Required work: Of all the lines in the material below, how many include the string "More"? Give the number only.

Items from a dataset:

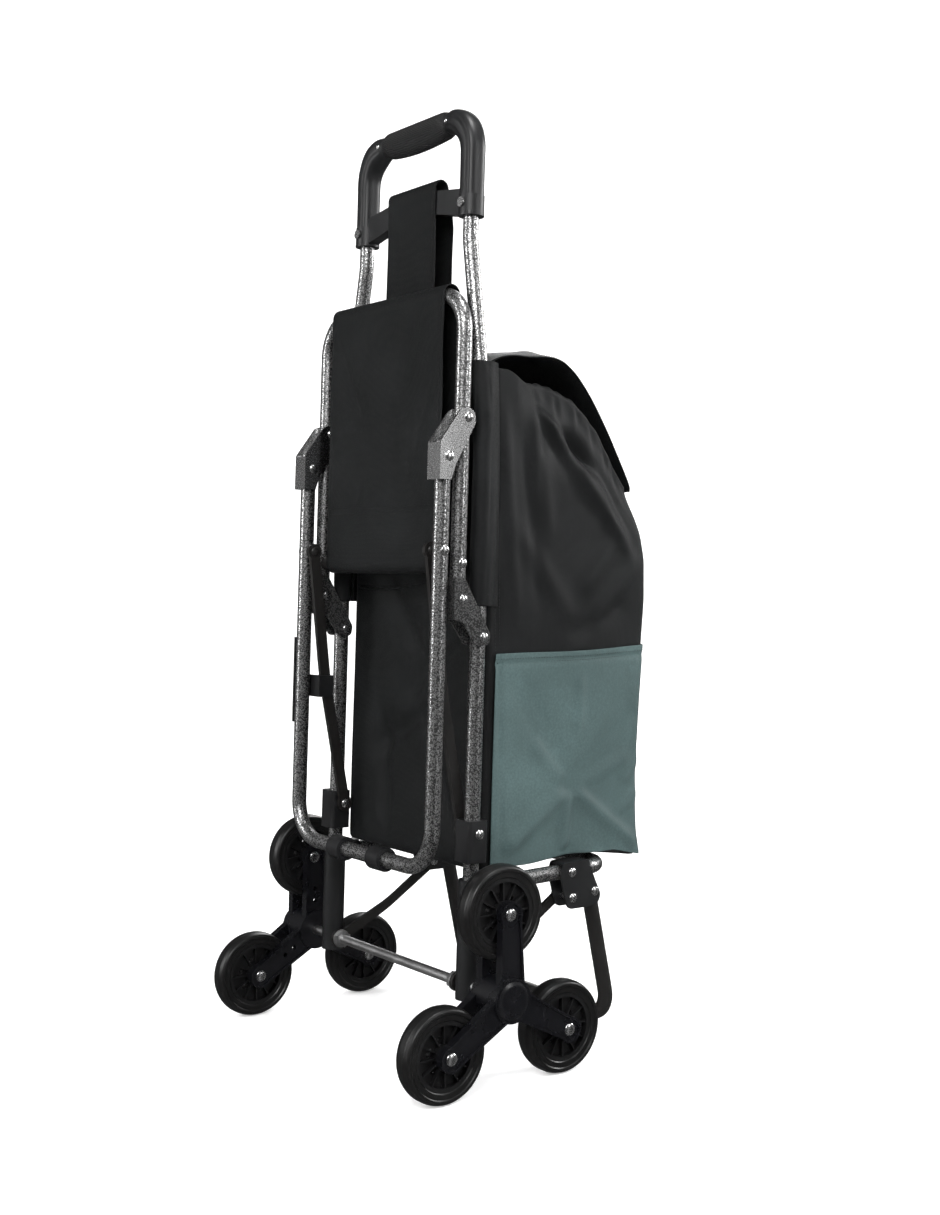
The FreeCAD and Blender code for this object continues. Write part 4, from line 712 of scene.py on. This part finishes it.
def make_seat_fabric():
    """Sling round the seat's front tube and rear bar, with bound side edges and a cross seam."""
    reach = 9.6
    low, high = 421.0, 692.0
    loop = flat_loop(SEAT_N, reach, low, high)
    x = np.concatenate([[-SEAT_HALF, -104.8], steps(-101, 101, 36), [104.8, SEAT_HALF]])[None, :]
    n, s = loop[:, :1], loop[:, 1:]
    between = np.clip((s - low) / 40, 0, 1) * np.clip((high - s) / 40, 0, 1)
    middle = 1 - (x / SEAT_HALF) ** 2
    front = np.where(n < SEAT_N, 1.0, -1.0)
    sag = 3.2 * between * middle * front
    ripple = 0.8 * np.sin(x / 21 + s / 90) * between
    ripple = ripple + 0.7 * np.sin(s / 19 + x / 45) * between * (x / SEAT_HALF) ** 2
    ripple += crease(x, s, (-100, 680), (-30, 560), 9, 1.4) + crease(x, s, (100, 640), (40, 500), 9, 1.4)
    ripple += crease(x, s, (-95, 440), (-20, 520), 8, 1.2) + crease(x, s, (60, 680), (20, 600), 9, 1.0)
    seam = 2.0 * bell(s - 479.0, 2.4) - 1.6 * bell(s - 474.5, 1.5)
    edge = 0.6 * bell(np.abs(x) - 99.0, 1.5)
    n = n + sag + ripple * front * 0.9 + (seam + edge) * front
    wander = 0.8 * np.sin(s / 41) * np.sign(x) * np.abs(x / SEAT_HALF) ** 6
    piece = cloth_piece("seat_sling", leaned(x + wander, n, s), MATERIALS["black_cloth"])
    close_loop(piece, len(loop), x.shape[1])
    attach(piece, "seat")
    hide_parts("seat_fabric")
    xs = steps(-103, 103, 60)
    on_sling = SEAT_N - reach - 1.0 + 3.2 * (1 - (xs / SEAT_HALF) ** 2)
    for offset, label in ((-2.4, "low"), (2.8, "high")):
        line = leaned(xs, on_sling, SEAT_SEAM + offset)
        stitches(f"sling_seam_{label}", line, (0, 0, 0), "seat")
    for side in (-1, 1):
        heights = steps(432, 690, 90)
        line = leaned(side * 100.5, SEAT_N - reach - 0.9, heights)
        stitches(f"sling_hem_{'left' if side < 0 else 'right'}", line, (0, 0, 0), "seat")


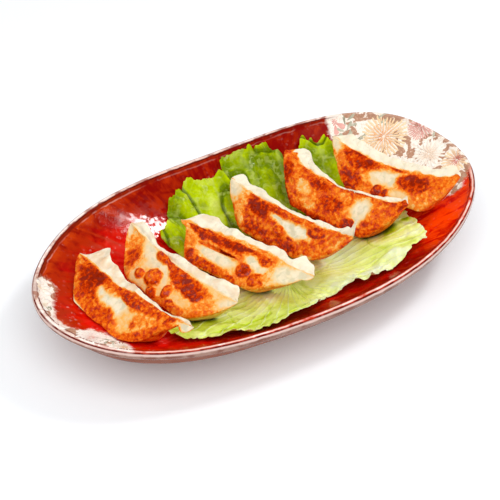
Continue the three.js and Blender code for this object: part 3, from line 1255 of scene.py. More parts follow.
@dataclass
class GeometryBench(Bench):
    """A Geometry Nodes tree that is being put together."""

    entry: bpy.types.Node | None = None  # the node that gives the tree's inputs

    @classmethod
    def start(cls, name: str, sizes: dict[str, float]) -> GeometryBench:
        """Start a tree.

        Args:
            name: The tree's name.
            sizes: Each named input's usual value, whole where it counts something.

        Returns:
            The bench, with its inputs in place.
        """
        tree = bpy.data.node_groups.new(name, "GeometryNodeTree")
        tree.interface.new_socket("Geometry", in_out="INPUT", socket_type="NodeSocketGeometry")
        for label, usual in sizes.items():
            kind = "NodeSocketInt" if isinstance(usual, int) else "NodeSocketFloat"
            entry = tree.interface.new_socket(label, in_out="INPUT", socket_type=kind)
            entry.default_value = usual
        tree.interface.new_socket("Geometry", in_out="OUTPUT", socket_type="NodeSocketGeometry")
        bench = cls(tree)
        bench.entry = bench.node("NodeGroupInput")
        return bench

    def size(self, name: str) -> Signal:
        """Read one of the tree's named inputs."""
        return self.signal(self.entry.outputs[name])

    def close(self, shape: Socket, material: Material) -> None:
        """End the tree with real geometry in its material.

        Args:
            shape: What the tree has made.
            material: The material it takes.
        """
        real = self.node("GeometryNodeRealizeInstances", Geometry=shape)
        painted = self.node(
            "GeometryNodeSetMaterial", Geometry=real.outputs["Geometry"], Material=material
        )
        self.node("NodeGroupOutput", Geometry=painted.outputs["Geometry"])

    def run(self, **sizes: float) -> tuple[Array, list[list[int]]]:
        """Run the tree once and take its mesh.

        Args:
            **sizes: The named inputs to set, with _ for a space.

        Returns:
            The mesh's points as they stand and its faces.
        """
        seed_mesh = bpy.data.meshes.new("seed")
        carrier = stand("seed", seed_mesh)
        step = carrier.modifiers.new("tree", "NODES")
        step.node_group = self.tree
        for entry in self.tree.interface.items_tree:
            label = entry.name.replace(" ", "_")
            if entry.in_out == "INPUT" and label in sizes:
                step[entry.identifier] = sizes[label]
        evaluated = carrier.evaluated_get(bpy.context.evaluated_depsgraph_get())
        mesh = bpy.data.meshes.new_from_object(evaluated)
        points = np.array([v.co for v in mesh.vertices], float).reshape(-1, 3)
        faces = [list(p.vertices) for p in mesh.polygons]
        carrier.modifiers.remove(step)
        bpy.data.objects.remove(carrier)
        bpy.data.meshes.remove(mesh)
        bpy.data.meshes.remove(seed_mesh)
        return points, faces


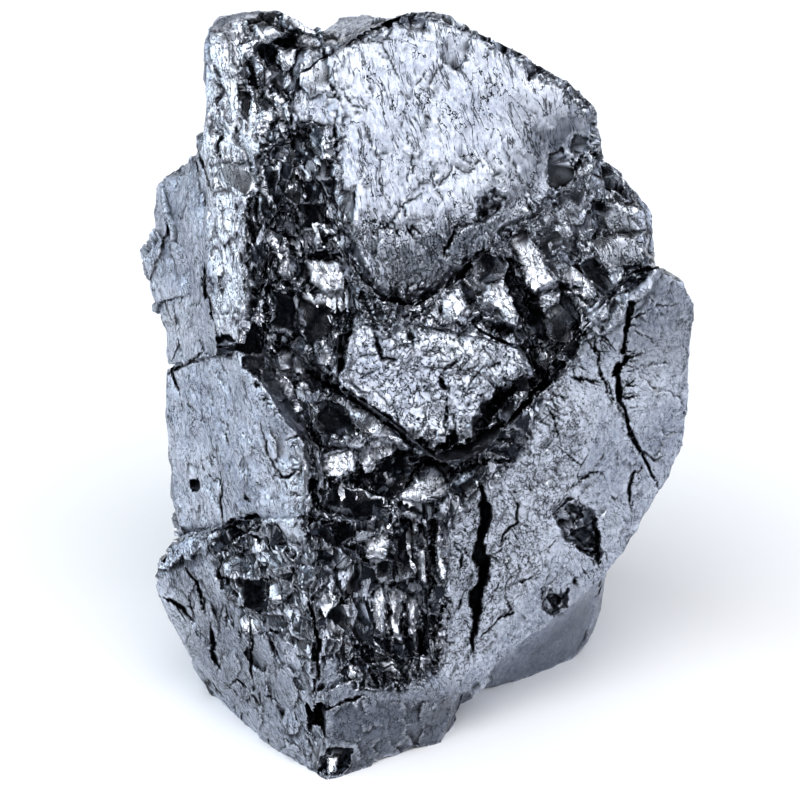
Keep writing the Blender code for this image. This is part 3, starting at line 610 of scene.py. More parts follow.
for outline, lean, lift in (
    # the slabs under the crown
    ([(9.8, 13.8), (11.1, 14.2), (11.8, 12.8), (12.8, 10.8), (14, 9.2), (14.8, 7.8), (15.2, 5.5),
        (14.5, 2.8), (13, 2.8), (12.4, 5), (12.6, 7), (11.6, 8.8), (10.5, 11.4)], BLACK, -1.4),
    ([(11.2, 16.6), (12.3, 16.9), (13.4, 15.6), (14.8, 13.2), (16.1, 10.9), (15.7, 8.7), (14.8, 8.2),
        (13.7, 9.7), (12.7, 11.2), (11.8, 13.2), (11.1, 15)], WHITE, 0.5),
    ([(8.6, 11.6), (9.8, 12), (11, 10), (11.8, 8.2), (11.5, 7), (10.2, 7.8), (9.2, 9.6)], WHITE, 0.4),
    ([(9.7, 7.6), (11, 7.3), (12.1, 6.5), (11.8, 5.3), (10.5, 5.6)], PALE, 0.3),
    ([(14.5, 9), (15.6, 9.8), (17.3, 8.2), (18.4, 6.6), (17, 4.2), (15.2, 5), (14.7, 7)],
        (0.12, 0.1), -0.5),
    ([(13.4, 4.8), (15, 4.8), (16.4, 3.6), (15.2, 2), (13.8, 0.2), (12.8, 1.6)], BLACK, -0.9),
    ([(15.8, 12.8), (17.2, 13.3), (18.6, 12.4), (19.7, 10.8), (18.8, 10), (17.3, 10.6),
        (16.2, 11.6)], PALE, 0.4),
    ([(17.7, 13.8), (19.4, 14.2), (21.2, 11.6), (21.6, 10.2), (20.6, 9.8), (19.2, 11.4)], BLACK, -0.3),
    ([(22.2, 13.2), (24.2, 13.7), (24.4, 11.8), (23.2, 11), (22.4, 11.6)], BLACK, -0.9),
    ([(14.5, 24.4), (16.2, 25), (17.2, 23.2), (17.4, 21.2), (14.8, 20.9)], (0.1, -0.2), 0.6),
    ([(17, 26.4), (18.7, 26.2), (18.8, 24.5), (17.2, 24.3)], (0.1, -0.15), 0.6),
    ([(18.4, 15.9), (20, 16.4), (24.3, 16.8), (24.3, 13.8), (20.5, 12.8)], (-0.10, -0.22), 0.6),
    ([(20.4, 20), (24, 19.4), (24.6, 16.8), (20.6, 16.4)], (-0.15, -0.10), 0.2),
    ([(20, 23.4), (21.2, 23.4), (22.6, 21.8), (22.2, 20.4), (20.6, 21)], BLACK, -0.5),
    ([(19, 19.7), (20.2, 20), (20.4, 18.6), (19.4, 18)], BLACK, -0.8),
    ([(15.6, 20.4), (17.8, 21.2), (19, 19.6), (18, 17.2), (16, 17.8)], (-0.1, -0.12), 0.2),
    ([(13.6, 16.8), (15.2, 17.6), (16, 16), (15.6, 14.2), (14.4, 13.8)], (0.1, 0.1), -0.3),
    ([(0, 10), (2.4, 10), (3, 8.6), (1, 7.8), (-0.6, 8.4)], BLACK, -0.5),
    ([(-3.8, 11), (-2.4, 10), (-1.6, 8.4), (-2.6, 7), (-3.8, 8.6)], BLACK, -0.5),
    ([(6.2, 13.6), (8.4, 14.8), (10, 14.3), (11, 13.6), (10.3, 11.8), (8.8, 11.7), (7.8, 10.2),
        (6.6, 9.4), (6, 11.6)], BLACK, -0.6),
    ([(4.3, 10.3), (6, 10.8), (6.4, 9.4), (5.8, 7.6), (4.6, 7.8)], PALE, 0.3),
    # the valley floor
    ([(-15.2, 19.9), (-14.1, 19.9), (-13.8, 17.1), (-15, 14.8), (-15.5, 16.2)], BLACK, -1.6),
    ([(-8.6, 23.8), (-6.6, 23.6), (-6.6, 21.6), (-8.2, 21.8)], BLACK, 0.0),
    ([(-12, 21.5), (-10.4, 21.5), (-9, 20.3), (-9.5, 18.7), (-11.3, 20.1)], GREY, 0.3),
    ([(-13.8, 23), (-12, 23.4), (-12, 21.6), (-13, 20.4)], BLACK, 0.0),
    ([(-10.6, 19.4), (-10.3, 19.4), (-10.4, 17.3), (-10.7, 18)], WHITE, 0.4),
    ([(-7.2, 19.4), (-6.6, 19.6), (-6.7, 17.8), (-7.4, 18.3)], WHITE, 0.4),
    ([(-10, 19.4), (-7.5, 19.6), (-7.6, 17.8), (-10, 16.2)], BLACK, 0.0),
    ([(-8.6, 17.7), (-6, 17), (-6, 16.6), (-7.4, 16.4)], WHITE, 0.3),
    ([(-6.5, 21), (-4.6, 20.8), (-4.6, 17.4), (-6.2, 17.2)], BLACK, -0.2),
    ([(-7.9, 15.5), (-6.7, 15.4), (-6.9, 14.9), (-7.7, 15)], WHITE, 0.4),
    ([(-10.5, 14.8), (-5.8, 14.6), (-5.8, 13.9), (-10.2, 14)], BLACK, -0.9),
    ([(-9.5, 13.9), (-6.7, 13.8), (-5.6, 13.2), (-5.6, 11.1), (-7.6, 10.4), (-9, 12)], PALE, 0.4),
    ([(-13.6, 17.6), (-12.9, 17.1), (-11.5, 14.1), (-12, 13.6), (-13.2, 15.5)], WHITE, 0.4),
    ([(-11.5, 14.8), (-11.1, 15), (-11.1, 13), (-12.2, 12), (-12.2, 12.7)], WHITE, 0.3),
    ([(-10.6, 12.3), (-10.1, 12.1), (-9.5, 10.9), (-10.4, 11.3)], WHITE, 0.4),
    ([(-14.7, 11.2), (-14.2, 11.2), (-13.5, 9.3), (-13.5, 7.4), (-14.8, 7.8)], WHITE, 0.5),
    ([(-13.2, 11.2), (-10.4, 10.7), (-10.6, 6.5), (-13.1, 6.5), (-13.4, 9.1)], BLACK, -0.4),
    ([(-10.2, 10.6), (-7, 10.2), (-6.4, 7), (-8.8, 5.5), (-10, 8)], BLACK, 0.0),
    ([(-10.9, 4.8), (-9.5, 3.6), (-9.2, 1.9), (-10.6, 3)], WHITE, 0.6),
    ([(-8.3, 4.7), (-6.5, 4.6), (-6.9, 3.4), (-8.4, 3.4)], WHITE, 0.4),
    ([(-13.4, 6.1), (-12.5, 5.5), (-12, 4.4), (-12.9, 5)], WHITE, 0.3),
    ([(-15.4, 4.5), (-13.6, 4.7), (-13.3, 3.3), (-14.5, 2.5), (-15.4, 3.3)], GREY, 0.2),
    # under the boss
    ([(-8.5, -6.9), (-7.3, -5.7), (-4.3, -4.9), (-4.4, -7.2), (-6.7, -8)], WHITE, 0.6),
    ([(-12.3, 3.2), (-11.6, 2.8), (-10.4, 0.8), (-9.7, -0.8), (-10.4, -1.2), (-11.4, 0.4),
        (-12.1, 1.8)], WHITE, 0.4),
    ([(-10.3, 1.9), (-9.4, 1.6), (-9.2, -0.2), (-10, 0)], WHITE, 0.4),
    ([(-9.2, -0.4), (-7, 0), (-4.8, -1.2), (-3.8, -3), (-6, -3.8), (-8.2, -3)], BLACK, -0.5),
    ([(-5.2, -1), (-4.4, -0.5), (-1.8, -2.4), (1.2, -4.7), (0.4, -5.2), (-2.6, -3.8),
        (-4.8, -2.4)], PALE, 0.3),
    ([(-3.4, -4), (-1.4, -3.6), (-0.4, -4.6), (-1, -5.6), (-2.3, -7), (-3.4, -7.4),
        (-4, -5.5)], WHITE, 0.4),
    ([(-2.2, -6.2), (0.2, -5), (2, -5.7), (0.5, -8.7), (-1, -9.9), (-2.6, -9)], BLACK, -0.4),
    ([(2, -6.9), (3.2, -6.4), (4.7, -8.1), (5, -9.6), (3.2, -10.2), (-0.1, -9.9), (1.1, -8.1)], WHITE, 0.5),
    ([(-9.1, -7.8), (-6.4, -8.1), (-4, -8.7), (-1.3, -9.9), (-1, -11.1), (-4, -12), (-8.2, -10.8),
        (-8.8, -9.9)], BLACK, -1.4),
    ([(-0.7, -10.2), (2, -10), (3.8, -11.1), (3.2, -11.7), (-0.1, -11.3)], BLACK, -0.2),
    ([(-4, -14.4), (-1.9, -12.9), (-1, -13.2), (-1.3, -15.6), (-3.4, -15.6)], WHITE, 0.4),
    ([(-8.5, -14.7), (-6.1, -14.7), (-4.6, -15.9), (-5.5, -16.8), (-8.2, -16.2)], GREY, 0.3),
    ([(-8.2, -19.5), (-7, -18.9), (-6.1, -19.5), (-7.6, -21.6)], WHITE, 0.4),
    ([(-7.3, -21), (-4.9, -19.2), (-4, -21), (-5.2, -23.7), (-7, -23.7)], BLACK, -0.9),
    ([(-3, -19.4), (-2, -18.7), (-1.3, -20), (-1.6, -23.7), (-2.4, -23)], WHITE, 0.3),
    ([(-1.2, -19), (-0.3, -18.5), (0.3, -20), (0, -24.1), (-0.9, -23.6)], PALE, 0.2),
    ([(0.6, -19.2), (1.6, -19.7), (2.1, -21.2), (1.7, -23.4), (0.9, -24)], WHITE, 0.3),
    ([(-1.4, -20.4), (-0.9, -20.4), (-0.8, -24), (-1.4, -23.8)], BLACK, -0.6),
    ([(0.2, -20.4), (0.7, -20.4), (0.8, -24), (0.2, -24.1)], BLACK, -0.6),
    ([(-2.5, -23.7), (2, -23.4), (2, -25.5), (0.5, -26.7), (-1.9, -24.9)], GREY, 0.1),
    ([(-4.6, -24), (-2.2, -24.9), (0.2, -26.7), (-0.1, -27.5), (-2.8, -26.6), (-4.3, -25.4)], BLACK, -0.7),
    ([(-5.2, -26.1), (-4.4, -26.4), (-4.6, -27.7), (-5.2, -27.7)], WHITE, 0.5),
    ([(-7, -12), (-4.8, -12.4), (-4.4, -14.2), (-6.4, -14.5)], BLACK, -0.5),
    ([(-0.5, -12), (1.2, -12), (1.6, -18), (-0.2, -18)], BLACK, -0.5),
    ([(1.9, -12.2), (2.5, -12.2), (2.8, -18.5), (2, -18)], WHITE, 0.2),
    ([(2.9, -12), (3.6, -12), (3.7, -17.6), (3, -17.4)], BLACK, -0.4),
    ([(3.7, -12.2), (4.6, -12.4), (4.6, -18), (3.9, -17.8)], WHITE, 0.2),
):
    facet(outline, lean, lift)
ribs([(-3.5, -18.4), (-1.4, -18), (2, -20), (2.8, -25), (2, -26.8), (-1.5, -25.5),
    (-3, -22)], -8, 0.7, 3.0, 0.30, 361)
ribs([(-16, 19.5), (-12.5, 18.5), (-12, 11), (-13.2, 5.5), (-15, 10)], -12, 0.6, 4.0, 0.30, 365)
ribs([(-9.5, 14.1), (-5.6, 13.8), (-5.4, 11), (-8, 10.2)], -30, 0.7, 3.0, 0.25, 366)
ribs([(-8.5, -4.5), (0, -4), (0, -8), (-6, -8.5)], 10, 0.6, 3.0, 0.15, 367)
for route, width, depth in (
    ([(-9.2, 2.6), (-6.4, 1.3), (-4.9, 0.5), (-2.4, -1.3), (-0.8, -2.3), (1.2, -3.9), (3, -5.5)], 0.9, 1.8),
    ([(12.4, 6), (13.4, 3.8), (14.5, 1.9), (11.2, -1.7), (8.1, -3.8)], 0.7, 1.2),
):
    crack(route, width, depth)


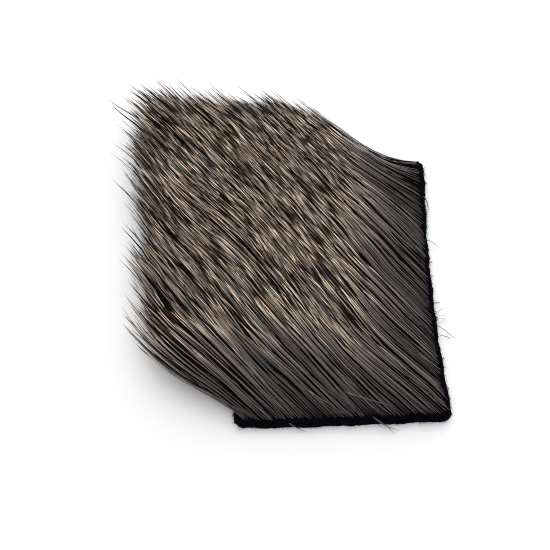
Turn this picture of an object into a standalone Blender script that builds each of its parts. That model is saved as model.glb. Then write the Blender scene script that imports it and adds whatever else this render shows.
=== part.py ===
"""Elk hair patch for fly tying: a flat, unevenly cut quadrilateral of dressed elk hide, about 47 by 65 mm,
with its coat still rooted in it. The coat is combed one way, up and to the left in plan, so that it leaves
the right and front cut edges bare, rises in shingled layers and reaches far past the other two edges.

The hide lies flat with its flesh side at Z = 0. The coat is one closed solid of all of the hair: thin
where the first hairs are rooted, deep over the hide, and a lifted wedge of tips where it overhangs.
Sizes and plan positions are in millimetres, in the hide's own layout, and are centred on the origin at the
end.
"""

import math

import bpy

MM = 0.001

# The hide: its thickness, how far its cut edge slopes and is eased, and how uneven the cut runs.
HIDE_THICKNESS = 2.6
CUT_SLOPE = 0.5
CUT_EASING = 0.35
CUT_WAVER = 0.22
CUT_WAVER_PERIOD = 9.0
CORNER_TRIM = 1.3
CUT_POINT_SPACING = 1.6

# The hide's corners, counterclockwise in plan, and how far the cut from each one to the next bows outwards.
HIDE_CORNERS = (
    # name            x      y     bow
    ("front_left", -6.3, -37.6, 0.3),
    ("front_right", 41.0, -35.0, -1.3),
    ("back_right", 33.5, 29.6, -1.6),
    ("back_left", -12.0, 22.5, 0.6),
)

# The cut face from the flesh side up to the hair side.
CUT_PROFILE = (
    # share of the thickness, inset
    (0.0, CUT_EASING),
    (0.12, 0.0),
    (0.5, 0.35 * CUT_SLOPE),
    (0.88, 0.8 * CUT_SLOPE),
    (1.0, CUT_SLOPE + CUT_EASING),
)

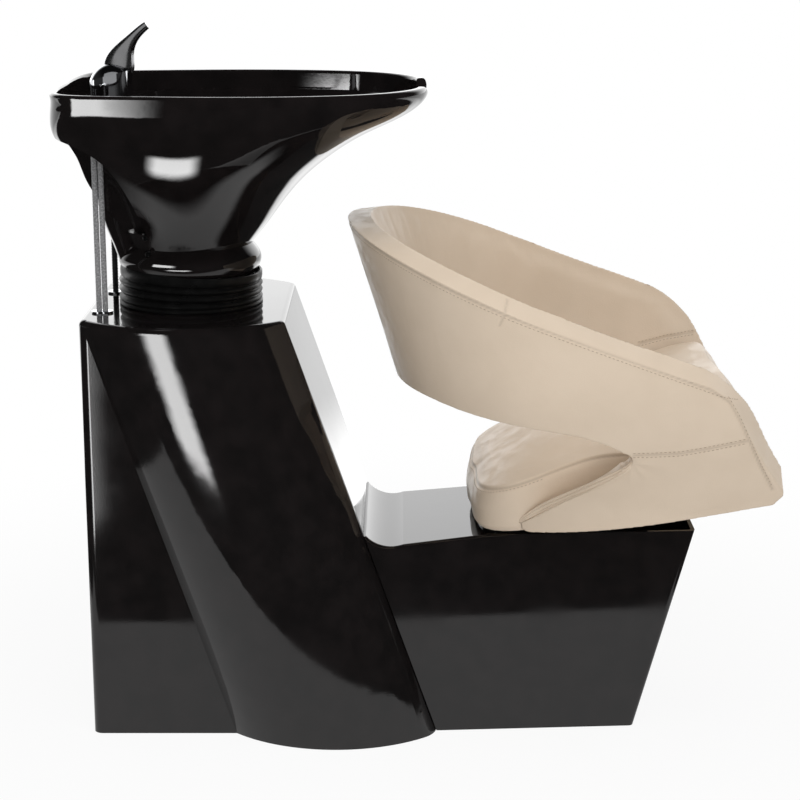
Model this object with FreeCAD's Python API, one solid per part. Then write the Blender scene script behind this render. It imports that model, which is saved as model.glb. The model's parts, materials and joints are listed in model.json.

Task response: 2